## Data segment
----------
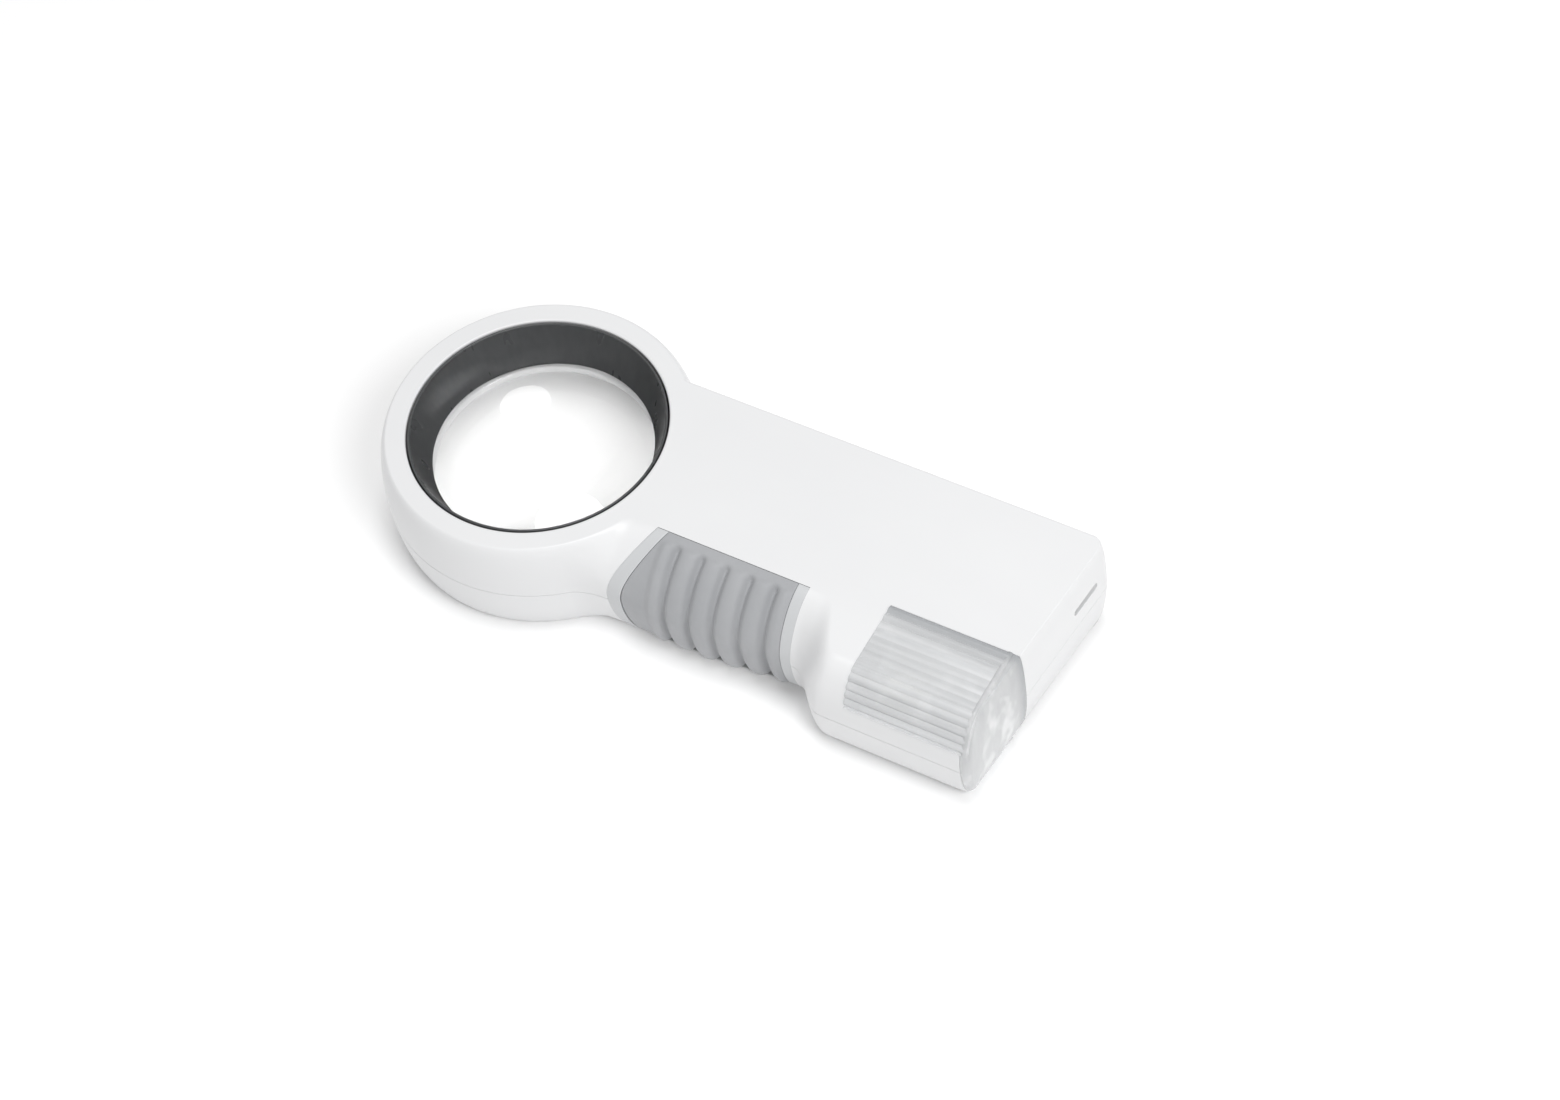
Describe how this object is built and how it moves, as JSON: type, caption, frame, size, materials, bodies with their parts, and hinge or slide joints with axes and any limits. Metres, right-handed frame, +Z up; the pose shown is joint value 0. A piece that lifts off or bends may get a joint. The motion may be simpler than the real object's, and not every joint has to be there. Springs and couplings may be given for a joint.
{
  "type": "low vision magnifier",
  "caption": "Illuminated hand magnifier: a round lens head on a flat white battery handle, with a ribbed grey squeeze grip and a ribbed translucent lamp cover on one corner.",
  "frame": {"origin": "bottom centre of the whole object, lying flat with its lens axis upright", "axes": "+X along the handle away from the lens head, +Z up along the lens axis; the grip and the lamp cover are on the -Y side"},
  "size_m": [0.1427, 0.0632, 0.0246],
  "materials": {
    "white_plastic": "satin white moulding",
    "charcoal_plastic": "semi-gloss charcoal moulding",
    "lens_glass": "polished clear lens",
    "clear_plastic": "clear moulding",
    "frosted_plastic": "ribbed translucent moulding",
    "grey_rubber": "matt soft grip",
    "light_grey_plastic": "satin light grey moulding",
    "black_plastic": "matt black moulding",
    "spring_steel": "nickel plated",
    "circuit_board": "green solder mask",
    "switch_plastic": "matt black moulding",
    "led_resin": "water-clear resin over a pale phosphor",
    "cell_jacket": "plain printed jacket",
    "red_insulation": "smooth",
    "black_insulation": "smooth"
  },
  "bodies": {
    "casing": {"upper_shell": "white_plastic", "lower_shell": "white_plastic", "lens": "lens_glass", "lens_sleeve": "charcoal_plastic", "lens_retainer": "charcoal_plastic", "light_window": "clear_plastic", "reading_led": "led_resin", "led_board": "circuit_board", "grip_hinge_pin": "spring_steel", "grip_trim_left": "light_grey_plastic", "grip_trim_right": "light_grey_plastic", "switch_board": "circuit_board", "grip_switch": "switch_plastic", "lamp_board": "circuit_board", "lamp_led": "led_resin", "battery_tray": "black_plastic", "contact_bridge": "spring_steel", "contact_plus": "spring_steel", "contact_minus": "spring_steel", "contact_spring_1": "spring_steel", "contact_spring_2": "spring_steel", "cell_1": "cell_jacket", "cell_2": "cell_jacket", "case_screw_1": "spring_steel", "case_screw_2": "spring_steel", "case_screw_3": "spring_steel", "reading_lead_red": "red_insulation", "reading_lead_black": "black_insulation", "lamp_lead_red": "red_insulation", "lamp_lead_black": "black_insulation"},
    "grip": {"grip_pad": "grey_rubber", "grip_lever": "black_plastic"},
    "lamp_cover": {"lamp_cover": "frosted_plastic"},
    "battery_door": {"battery_door": "white_plastic"}
  },
  "joints": [
    {"name": "grip_squeeze", "type": "hinge", "parent": "casing", "child": "grip", "pos_m": [0.01022, -0.0146, 0.0168], "axis": [1, 0, 0], "range_deg": [0, 2.5], "stiffness_Nm_per_rad": 0.57},
    {"name": "lamp_cover_slide", "type": "slide", "parent": "casing", "child": "lamp_cover", "axis": [1, 0, 0], "range_m": [0, 0.03]},
    {"name": "battery_door_slide", "type": "slide", "parent": "casing", "child": "battery_door", "axis": [1, 0, 0], "range_m": [0, 0.075]}
  ]
}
----------
## Exercise
Each line of the material should be duplicated exactly, please.

## The result
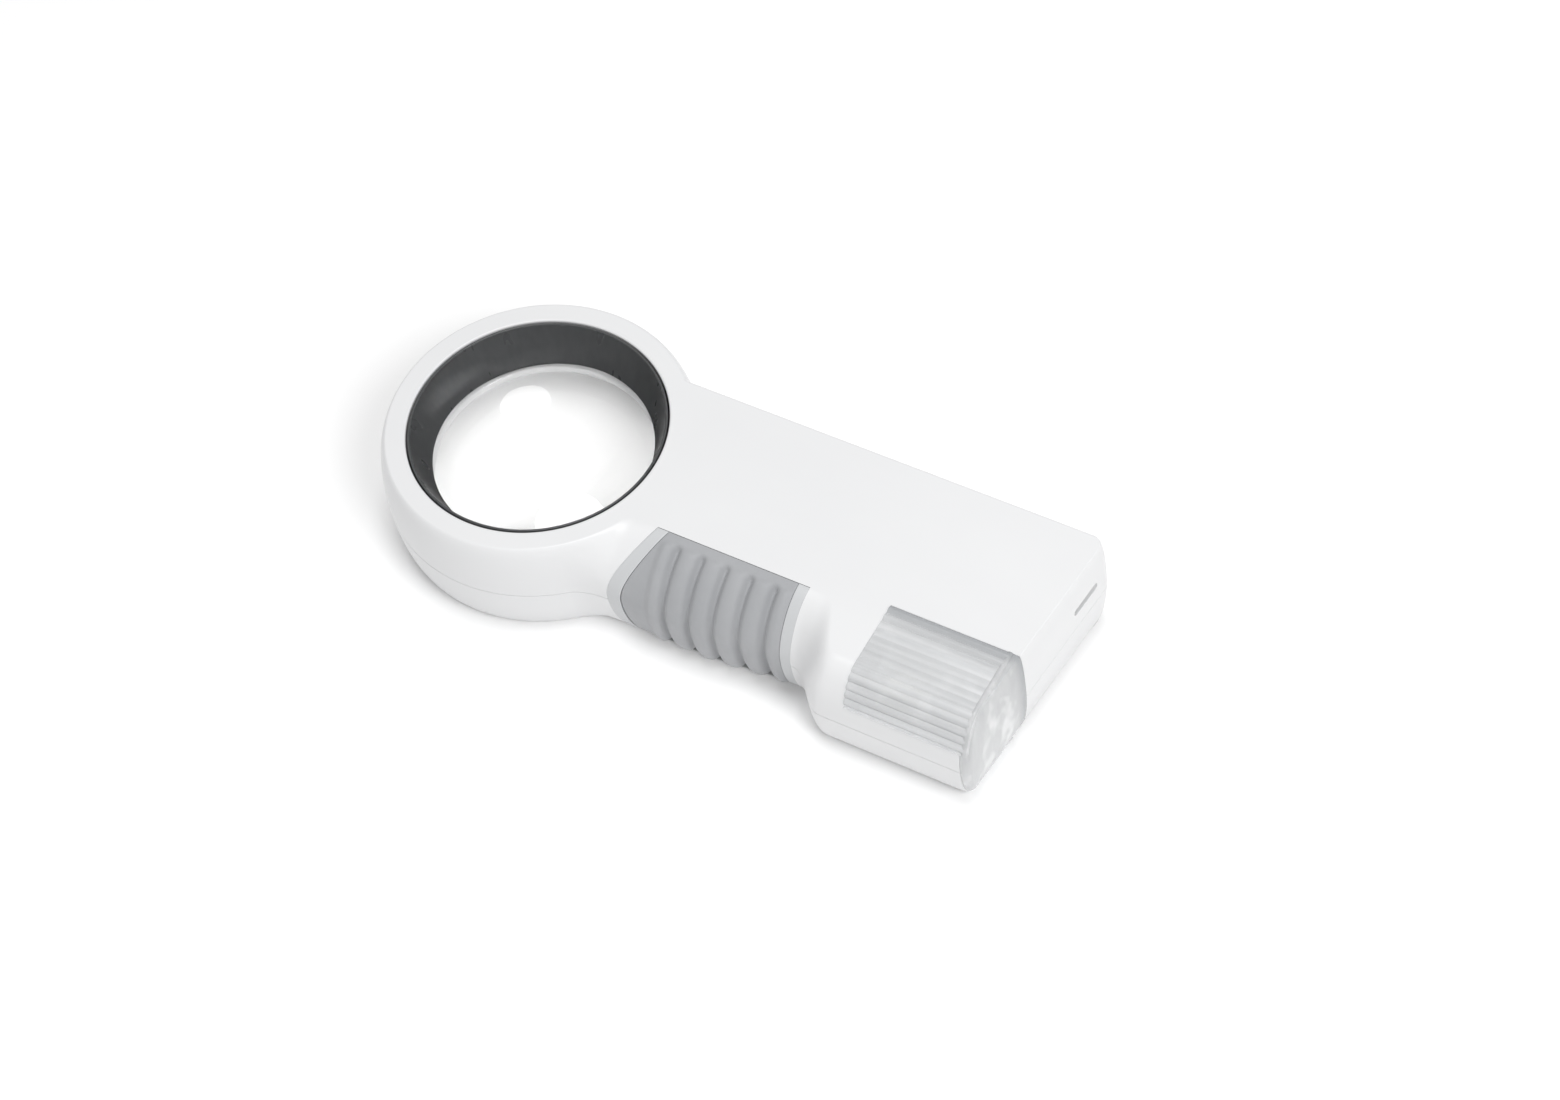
Describe how this object is built and how it moves, as JSON: type, caption, frame, size, materials, bodies with their parts, and hinge or slide joints with axes and any limits. Metres, right-handed frame, +Z up; the pose shown is joint value 0. A piece that lifts off or bends may get a joint. The motion may be simpler than the real object's, and not every joint has to be there. Springs and couplings may be given for a joint.
{
  "type": "low vision magnifier",
  "caption": "Illuminated hand magnifier: a round lens head on a flat white battery handle, with a ribbed grey squeeze grip and a ribbed translucent lamp cover on one corner.",
  "frame": {"origin": "bottom centre of the whole object, lying flat with its lens axis upright", "axes": "+X along the handle away from the lens head, +Z up along the lens axis; the grip and the lamp cover are on the -Y side"},
  "size_m": [0.1427, 0.0632, 0.0246],
  "materials": {
    "white_plastic": "satin white moulding",
    "charcoal_plastic": "semi-gloss charcoal moulding",
    "lens_glass": "polished clear lens",
    "clear_plastic": "clear moulding",
    "frosted_plastic": "ribbed translucent moulding",
    "grey_rubber": "matt soft grip",
    "light_grey_plastic": "satin light grey moulding",
    "black_plastic": "matt black moulding",
    "spring_steel": "nickel plated",
    "circuit_board": "green solder mask",
    "switch_plastic": "matt black moulding",
    "led_resin": "water-clear resin over a pale phosphor",
    "cell_jacket": "plain printed jacket",
    "red_insulation": "smooth",
    "black_insulation": "smooth"
  },
  "bodies": {
    "casing": {"upper_shell": "white_plastic", "lower_shell": "white_plastic", "lens": "lens_glass", "lens_sleeve": "charcoal_plastic", "lens_retainer": "charcoal_plastic", "light_window": "clear_plastic", "reading_led": "led_resin", "led_board": "circuit_board", "grip_hinge_pin": "spring_steel", "grip_trim_left": "light_grey_plastic", "grip_trim_right": "light_grey_plastic", "switch_board": "circuit_board", "grip_switch": "switch_plastic", "lamp_board": "circuit_board", "lamp_led": "led_resin", "battery_tray": "black_plastic", "contact_bridge": "spring_steel", "contact_plus": "spring_steel", "contact_minus": "spring_steel", "contact_spring_1": "spring_steel", "contact_spring_2": "spring_steel", "cell_1": "cell_jacket", "cell_2": "cell_jacket", "case_screw_1": "spring_steel", "case_screw_2": "spring_steel", "case_screw_3": "spring_steel", "reading_lead_red": "red_insulation", "reading_lead_black": "black_insulation", "lamp_lead_red": "red_insulation", "lamp_lead_black": "black_insulation"},
    "grip": {"grip_pad": "grey_rubber", "grip_lever": "black_plastic"},
    "lamp_cover": {"lamp_cover": "frosted_plastic"},
    "battery_door": {"battery_door": "white_plastic"}
  },
  "joints": [
    {"name": "grip_squeeze", "type": "hinge", "parent": "casing", "child": "grip", "pos_m": [0.01022, -0.0146, 0.0168], "axis": [1, 0, 0], "range_deg": [0, 2.5], "stiffness_Nm_per_rad": 0.57},
    {"name": "lamp_cover_slide", "type": "slide", "parent": "casing", "child": "lamp_cover", "axis": [1, 0, 0], "range_m": [0, 0.03]},
    {"name": "battery_door_slide", "type": "slide", "parent": "casing", "child": "battery_door", "axis": [1, 0, 0], "range_m": [0, 0.075]}
  ]
}